– All Files in this holder are under the New BSD License
We describe how to install an array-based SQL implementation of the Viterbi algorithm for compute the maxlimum likelihood labeling for a piece of text using Condition Random Field (CRF) in PostgreSQL 8.4.1.
- System requirement: PostgreSQL 8.4.1
- Add UDF function files topk_array.c and viterbi_top1.sql to PostgreSQL8.4.1 source codebase
- Modify the paths in topk-array.c, and compile the C UDF functions. For more imformation on compilation of the C UDF function in PostgreSQL, please refer to http://www.postgresql.org/docs/8.4/interactive/xfunc-c.html.

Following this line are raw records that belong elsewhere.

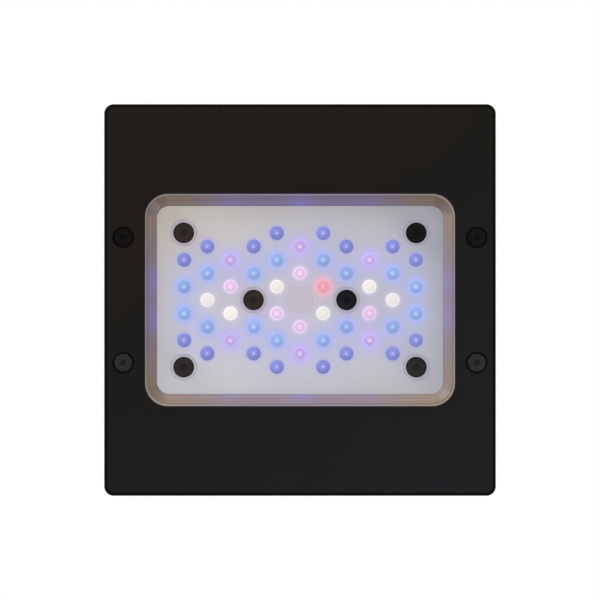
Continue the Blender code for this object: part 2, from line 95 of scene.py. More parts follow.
# LED grid
LED_PITCH = 12.33
COLUMN_PITCH = LED_PITCH * math.cos(math.radians(30))
LED_RADIUS = 3.3
ROYAL, LIGHT, VIOLET = "royal", "light_blue", "violet"
PINK, RED, WHITE = "pink", "red", "white"


def linear(red, green, blue):
    """A display colour from 0 to 255 as linear light."""
    def channel(value):
        value /= 255
        return value / 12.92 if value <= 0.04045 else ((value + 0.055) / 1.055) ** 2.4
    return Vector((channel(red), channel(green), channel(blue)))


# ---- outlines

def rounded(width, depth, radius, height, arc=12, along_x=1, along_y=1):
    """A ring round a rectangle with rounded corners, anticlockwise seen from above."""
    signs = ((1, 1), (-1, 1), (-1, -1), (1, -1))
    centres = [
        Vector((sx * (width / 2 - radius), sy * (depth / 2 - radius), height)) for sx, sy in signs
    ]
    points = []
    for corner, middle in enumerate(centres):
        for step in range(arc + 1):
            angle = math.radians(90 * (corner + step / arc))
            points.append(middle + radius * Vector((math.cos(angle), math.sin(angle), 0)))
        turn = math.radians(90 * (corner + 1))
        start = points[-1]
        end = centres[(corner + 1) % 4] + radius * Vector((math.cos(turn), math.sin(turn), 0))
        parts = along_x if corner % 2 == 0 else along_y
        points += [start.lerp(end, step / parts) for step in range(1, parts)]
    return points


def circle(radius, height, centre=(0.0, 0.0), steps=48):
    turn = 2 * math.pi / steps
    return [
        Vector((
            centre[0] + radius * math.cos(turn * step),
            centre[1] + radius * math.sin(turn * step),
            height,
        ))
        for step in range(steps)
    ]


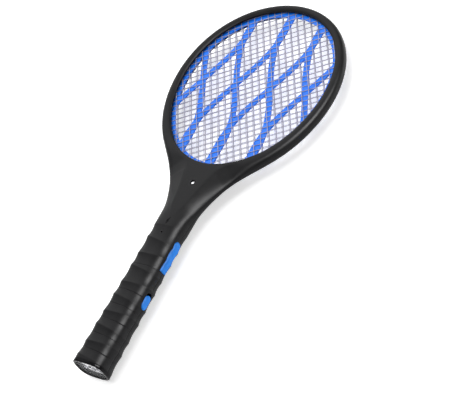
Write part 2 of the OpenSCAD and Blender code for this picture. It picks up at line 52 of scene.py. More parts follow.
HEAD_A, HEAD_B = 106.9, 125.1       # half width and half length of the head
OPEN_A, OPEN_B = 95.9, 112.4        # half width and half length of the opening
OPEN_SHIFT = 2.1                    # how far the opening's middle is above the head's
EGG = 0.056                         # how much wider the ovals are above their middle
RING_H = 7.1                        # half thickness of the head's frame
CREST_DROP, CREST_REACH = 0.9, 30   # how far the crest drops onto the ring, and over what length
FRONT_LIP, REAR_LIP = 3.1, 4.7      # heights of the two lips that hold the grids
LENS_W, LENS_H = 20.2, 17.0         # half section at the lens end
GRIP_W, GRIP_H = 19.2, 13.6         # half section at the top of the grip
TAPER_Y = 120                       # where the torch's thickness stops tapering
SQUARENESS = 3.0                    # power of the handle's rounded-square section
WALL = 2.2                          # thickness of the shells
RIDGE_0, RIDGE_GAP, RIDGE_D = 8.4, 18.77, 0.9   # first ridge, their spacing, depth between them
GRIP_TOP = 9                        # number of the top ridge
SLANT, LEAN = -0.18, -0.08          # slopes of the ridges across and through the handle
LENS_END_INSET = 0.3                # how much the handle narrows to the lens end
SPLIT_Y = 125.4                     # where the torch meets the racket
END_GAP, SPLIT_EDGE = 0.05, 0.1     # gap before a shell's end, and the inset of the split's edges
BEZEL_L = 3.0                       # length of the bezel
THROAT_Y = 172.0                    # where the throat starts to thin
FLARE_Y0, FLARE_Y1 = 176.0, 292.0   # where the handle's sides leave the grip and join the head
HANDLE_TOP = 200                    # past here the skin has no hollows, and its rows spread out
FOLD_Y, FOLD_LENGTH = 182, 26       # where the grip's section turns into a plate and flanks
FOLD = 0.26                         # slope of the flank at the plate's edge
LEAN_END_Y = 230                    # where the ridges' lean has faded out of the throat
RING_Y = 240                        # past here the skin may round down to the opening's edge
GAP = 0.35                          # clearance round the button and the knob
BUTTON_Y0, BUTTON_Y1 = 126.6, 165.1     # ends of the zap button
BUTTON_R, PROUD = 5.2, 1.2          # its half width, and how far it stands out of the skin
SLOT_Y, SLOT_L, SLOT_W = 89.8, 20.2, 10.0   # middle, length and width of the torch switch's slot
KNOB_L, KNOB_Y = 16.5, 88.3         # length and middle of the torch switch's knob
PORT_Y, PORT_L, PORT_W = 23.0, 9.0, 3.3     # middle, length and width of the charging port's mouth
DOT_Y, DOT_R = 167.5, 1.1           # hole of the indicator
BOLT_Y, BOLT_DEPTH = 182.5, 1.1     # lightning mark
THROAT_SCREW_Y, THROAT_SCREW_Z = 236.7, 8.0             # place and top of the throat's screw
HANDLE_SCREW_Y, HANDLE_SCREW_Z = (152.0, 205.0), -9.4   # places and top of the back's screws
BOSS_R = 5.2                        # radius of the thicker wall under a screw
OUTSIDE = 30.0                      # past the handle's side, where the side cutters end

frame_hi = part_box("frame_front")[1]
bezel_lo, bezel_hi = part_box("bezel_ring")
OVERALL_L = (frame_hi.y - bezel_lo.y) * 1000
HEAD_Y = OVERALL_L - HEAD_B
OPEN_Y = HEAD_Y + OPEN_SHIFT
FOOT_Y = OPEN_Y - OPEN_B
MID_Z = (bezel_lo.z + bezel_hi.z) / 2


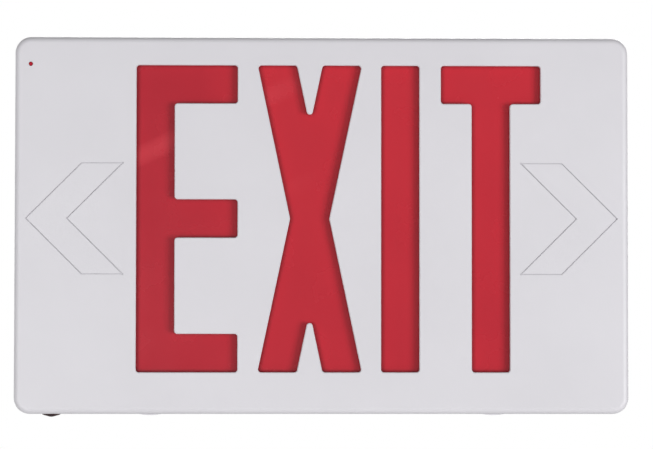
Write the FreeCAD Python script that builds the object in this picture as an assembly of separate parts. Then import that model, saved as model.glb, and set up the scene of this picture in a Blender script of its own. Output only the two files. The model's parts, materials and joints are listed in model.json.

- Modify setup_viterbi.sql to point to the path of topk_array.c and viterbi_top1.sql
- Modify all the path references in import_data.sql to point to the loaction of data files enron.test.MR, enron.test.SegmentTbl, and enron.labels
- Import the enron sample dataset (a small number of signatures from enron email corpus) by calling import_data.sql: \i import_data.sql
- Setup the Viterbi UDF functions by calling setup_viterbi.sql, which includes the C and SQL UDF functions: \i setup_viterbi.sql
- Try it out!
-- Compute the ML segmentation for the first document
select ie.viterbi_top1(1);
select * from display_u10;
-- Compute the ML segmentation for the first 10 documents
truncate table u10;
select ie.viterbi_top1(doc_id) from doc_id_tbl where doc_id<11;
select * from display_u10;